Finite-time scaling for epidemic processes with power-law superspreading events

TL;DR

This paper develops a finite-time scaling law for epidemic outbreaks with power-law superspreading events, revealing how infinite-variance superspreading influences epidemic phase transitions and outbreak survival probabilities.

Contribution

It introduces a universal finite-time scaling law for epidemics with power-law superspreading, highlighting the impact of infinite variance on epidemic phase transitions.

Findings

Survival probability follows a finite-time scaling law dependent on power-law exponent.

Phase transition between subcritical and supercritical states emerges in the infinite-time limit.
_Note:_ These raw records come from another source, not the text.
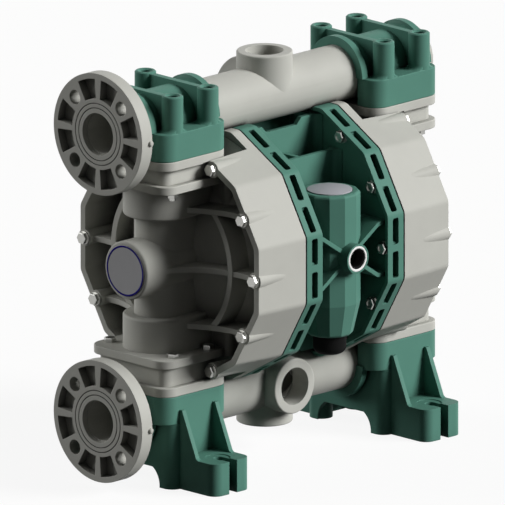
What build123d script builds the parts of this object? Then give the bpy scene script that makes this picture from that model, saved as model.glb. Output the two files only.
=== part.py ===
from build123d import *
import os
from math import cos, radians, sin, sqrt

# Air operated double diaphragm pump with flanged 1 1/2 inch manifolds.
# Millimetres. X runs along the manifolds, the air inlet faces -Y, the feet stand on Z = 0.
# Left means -X, the flanged end, and right means +X.

# Whole pump
manifold_height = 84.85     # lower manifold axis above the floor
column_x = 179.2            # axis of each liquid column, from the middle
face_gap = 0.25             # clearance of moulded parts slid over each other
rim_gap = 0.3               # setback of the diaphragm edge from the rims beside it
cut_over = 1.0              # how far a cutting shape runs past the part

# Twelve-sided chambers
chamber_sides = 12
chamber_apothem = 154.0
chamber_corner = 12.0
chamber_margin = 24.35      # from the chamber's flat top to the manifold axis
bolt_inset = 9.8            # from the chamber's flat side to the bolt circle
bolt_angles = (0, 30, 60, 120, 150, 180, 210, 240, 300, 330)

# Air plates, the green rings
plate_in_x = 55.3           # rim of the ring nearest the middle
plate_out_x = 81.8          # face that clamps the diaphragm
plate_floor_x = 60.5        # sunk middle face, where nuts and centre block seat
plate_web = 6.0
plate_lip = 4.5
nut_pocket_r = 8.9
slot_width = 9.8
slot_length = 32.5
slot_x = 68.5
slot_web = 9.0
slot_corner = 2.5
slot_depth = 28.0
room_inset = 37.0           # from the chamber's flat side to the pump and air rooms
air_room_slope = 5.0
notch_gap = 2.3             # free room between chamber rims and manifold pipes

# Liquid casings
diaphragm_t = 2.3
strip_x = 98.0              # end of the solid twelve-sided rim
shell_end_x = 161.0
shell_draft = 2.8           # the shell narrows this much towards its end
shell_wall = 8.0
shell_gap_y = 68.0          # the shell stops beside the columns
shell_gap_rise = 92.0
dome_radius = 232.0
dome_apex_x = 153.3
dome_wall = 9.0
dome_edge_inset = 5.0
casing_boss_r = 10.25
casing_boss_root_r = 8.2
rib_t = 6.5
rib_rise = 72.0
rib_sink = 3.0              # ribs start this far inside what they grow from
mid_rib_x = 214.0           # the level rib starts here on the snout
mid_rib_knee = (181.0, 50.0)
side_rib_knee = 12.0
ring_rib_inset = 55.0
ring_rib_t = 7.5
ring_rib_x = 157.5
column_r = 29.9
column_bore_r = 20.0
collar_r = 43.4
collar_length = 41.1
collar_round = 3.0
web_root_x = 110.0          # column and collars run back to here, inside the dome
web_half_height = 80.0
backing_x = 132.0           # face of the wall behind the column's bolting flanges
backing_y = 71.0
backing_round = 8.0
snout_r = 36.0
snout_x = 235.5
snout_bore_r = 16.0
disc_r = 31.6
disc_t = 1.2

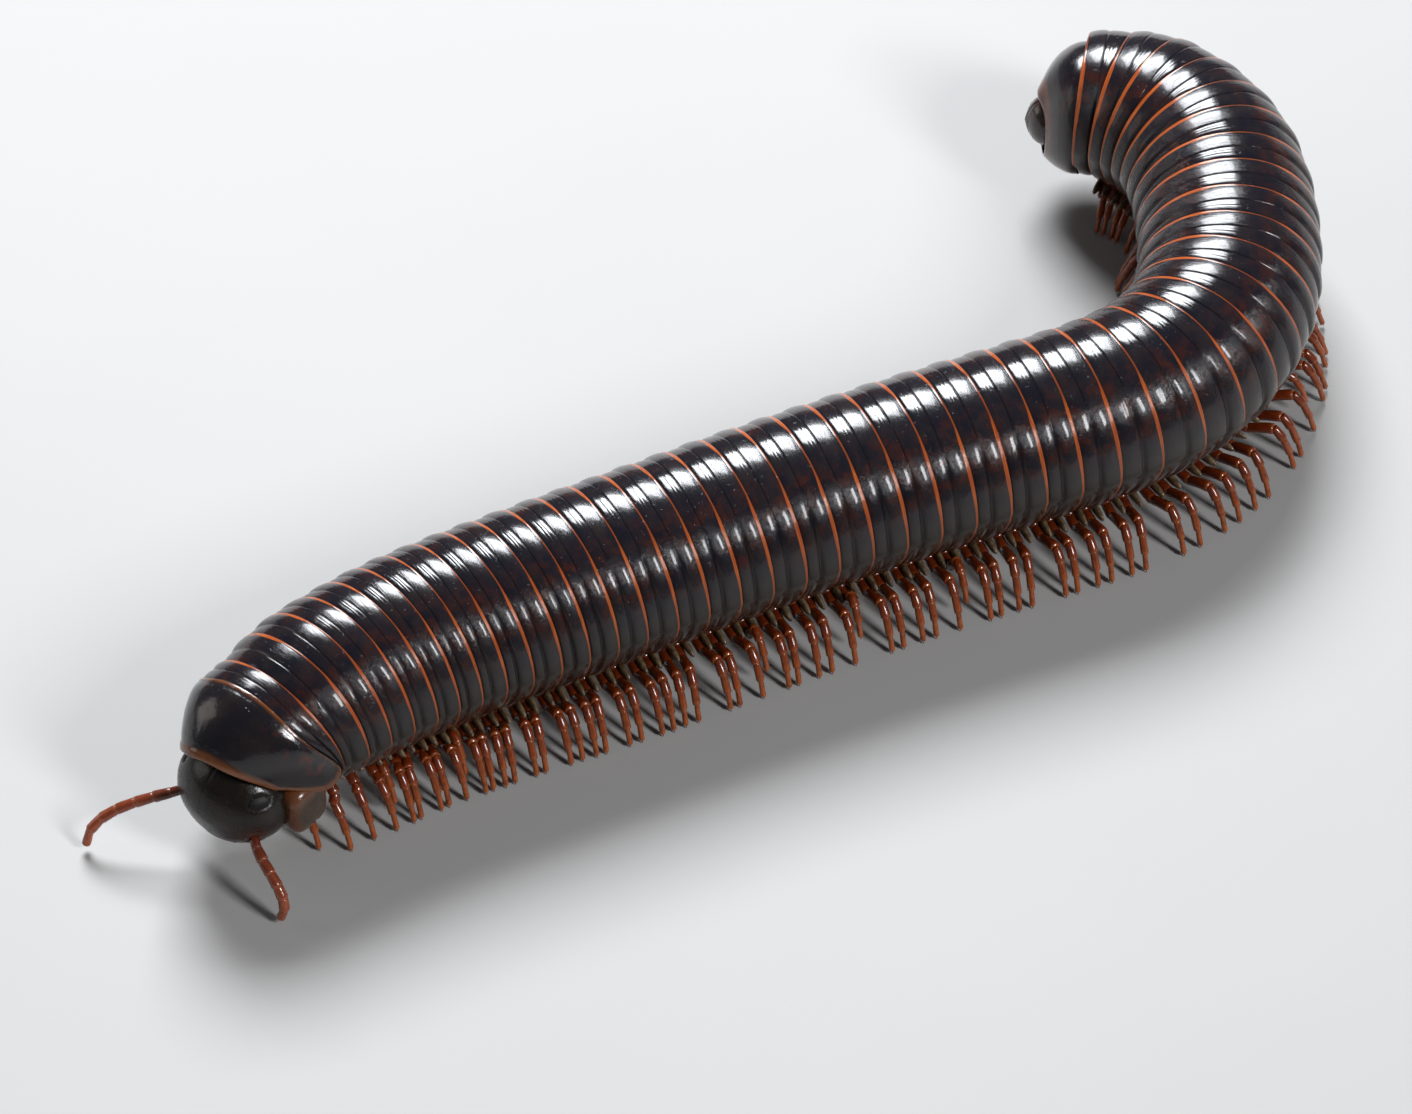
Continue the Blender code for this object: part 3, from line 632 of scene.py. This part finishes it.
def smooth_paint(name, dark, light, edge_colour, smoothest, roughest, coat, ior):
    """A smooth, cloudy shell, with a lighter edge where the mesh says so."""
    paint = Paint(name)
    place = paint.millimetres()
    cloud = paint.noise(place, 0.7, 5.0, 0.6, 0.3)
    colour = paint.tint(cloud, CLOUD_STOPS, dark, light)
    warm = paint.ramp(paint.noise(place, 1.3, 5.0, 0.62, 0.5), (0.5, 0.0), (0.72, 1.0))
    colour = paint.mix(paint.times(warm, paint.reading("warm")), colour, WARM_COLOUR)
    glow = paint.ramp(paint.noise(place, 2.4), (0.2, 0.75), (0.7, 1.0))
    paint.set(base_color=paint.mix(paint.times(paint.reading("edge"), glow), colour, edge_colour))
    fine = paint.noise(place, 8.0, 3.0)
    paint.set(roughness=paint.ramp(fine, (0.2, smoothest), (0.8, roughest)))
    normal = paint.bump(paint.noise(place, 1.1, 4.0, 0.6), 0.05)
    normal = paint.bump(fine, 0.008, normal)
    normal = paint.bump(paint.ramp(paint.noise(place, 4.5, 2.0), (0.26, 0.0), (0.36, 1.0)), 0.01, normal)
    paint.set(normal=normal, coat_weight=coat, coat_roughness=0.12, coat_ior=1.45, ior=ior)
    return paint.material


def limb_paint(name, root, middle, tip, joint):
    """Legs and antennae: a red-brown that lightens outward, with paler joints."""
    paint = Paint(name)
    place = paint.millimetres()
    blotch = paint.noise(place, 3.0, 4.0, 0.6)
    colour = paint.ramp(paint.reading("share"), (0.0, root), (0.5, middle), (1.0, tip))
    colour = paint.tint(blotch, ((0.45, 0.0), (0.7, 0.55)), colour, root)
    colour = paint.mix(paint.times(paint.reading("joint"), 0.45), colour, joint)
    fine = paint.noise(place, 16.0, 3.0)
    paint.set(base_color=colour, roughness=paint.ramp(fine, (0.2, 0.15), (0.8, 0.25)))
    paint.set(normal=paint.bump(fine, 0.008), coat_weight=0.4, coat_roughness=0.1, ior=1.38)
    paint.set(subsurface_weight=0.25, subsurface_radius=(0.0006, 0.0002, 0.0001), subsurface_scale=1.0)
    return paint.material


def plain_paint(name, dark, light, scale, depth, roughness, coat, ior):
    """A two-tone surface with fine relief."""
    paint = Paint(name)
    place = paint.millimetres()
    cloud = paint.noise(place, scale, 4.0, 0.6)
    paint.set(base_color=paint.tint(cloud, ((0.35, 0.0), (0.65, 1.0)), dark, light))
    paint.set(roughness=paint.ramp(cloud, (0.2, roughness), (0.8, min(roughness + 0.1, 1.0))))
    paint.set(normal=paint.bump(paint.noise(place, scale * 3.0, 3.0), depth), coat_weight=coat, ior=ior)
    return paint.material


def ring_rises(shares, angles, striation):
    """How high a ring stands over its radius, from its tucked front to under its rim."""
    flank = ease(np.degrees(np.abs(angles)), *FLANK_SPAN)
    back = smooth_through(BACK_RISES, shares)
    rises = back + (smooth_through(FLANK_RISES, shares) - back) * flank
    lo, hi = STRIA_SPAN
    inside = clamp((shares - lo) / (hi - lo))
    fine = np.sin(inside * STRIA_COUNT * 2.0 * math.pi) * np.sin(inside * math.pi) * (1.0 - 0.6 * flank)
    under = np.array([rise for _, rise in RIM_TURN])[:, None] + 0.0 * angles
    return np.concatenate([rises + STRIA_RISE * striation * fine, under])


def soft_floor(values, floor, softness=0.05):
    """The larger of a value and a floor, with the corner between them rounded."""
    gap = values - floor
    return floor + 0.5 * (gap + np.sqrt(gap * gap + softness * softness))


def ring_points(ring, scatter):
    """One ring, telescoped where the body bends, with the values its paint reads."""
    shares = RING_STATIONS[:, None]
    angles = RING_ANGLES
    rises = ring_rises(shares, angles, float(named_size(STRIATIONS, ring)))
    shares = np.concatenate([shares, [[place] for place, _ in RIM_TURN]])
    if ring == 1:
        rises = np.where((shares > 0.0) & (shares < SUTURE), rises * FIRST_RING_RISE, rises)
    start, end = MARGINS[ring - 1], MARGINS[ring]
    length = end - start
    swell = 1.0 + SWELL * scatter.uniform(-1.0, 1.0)
    number = ring - 1 + clamp(shares)
    radius = named_size(RADII, number) + rises * swell
    belly = named_size(BELLY, number)
    pinch = named_size(PINCH, number)
    up = soft_floor(np.cos(angles), -belly)
    side = np.sin(angles) * (1.0 + pinch * np.minimum(up, 0.0)) * radius
    stretch = 1.0 + bend(np.array((start + end) / 2.0)) * np.sin(angles) * radius.mean()
    hind = np.clip((1.0 - SUTURE) / stretch, *HIND_SHARES)
    back = np.where(
        shares < SUTURE,
        start + shares / SUTURE * (1.0 - hind) * length,
        end - (1.0 - shares) / (1.0 - SUTURE) * hind * length,
    )
    leaned = named_size(LEANS, number) * lean_at(angles) ** named_size(LEAN_POWERS, number)
    back = back + named_size(TOP_SHIFTS, number) + leaned + named_size(SWINGS, number) * np.sin(angles)
    height = axis_height(named_size(RADII, number)) + up * radius
    values = {
        "share": np.minimum(shares, 1.0),
        "turn": np.abs(angles) / math.pi,
        "lie": (angles + math.pi) / (2.0 * math.pi),
        "around": angles * BODY_RADIUS,
        "along": back,
        "lot": scatter.uniform(0.0, 50.0),
        "rim": 1.0,
    }
    return spots(back, side, height), values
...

Infinite-variance superspreading introduces new epidemic phenomenology.

Abstract

Epidemics unfold by means of a spreading process from each infected individual to a random number of secondary cases. It has been claimed that the so-called superspreading events in COVID-19 are governed by a power-law tailed distribution of secondary cases, with no finite variance. Using a continuous-time branching process, we show that for such power-law superspreading the survival probability of an outbreak as a function of time and the basic reproductive number fulfills a "finite-time scaling" law (analogous to finite-size scaling) with universal-like characteristics only dependent on the power-law exponent. This clearly shows how the phase transition separating a subcritical and a supercritical phase emerges in the infinite-time limit (analogous to the thermodynamic limit). We quantify the counterintuitive hazards infinite-variance superspreading poses and conclude that superspreading only leads to new phenomenology in the infinite-variance case.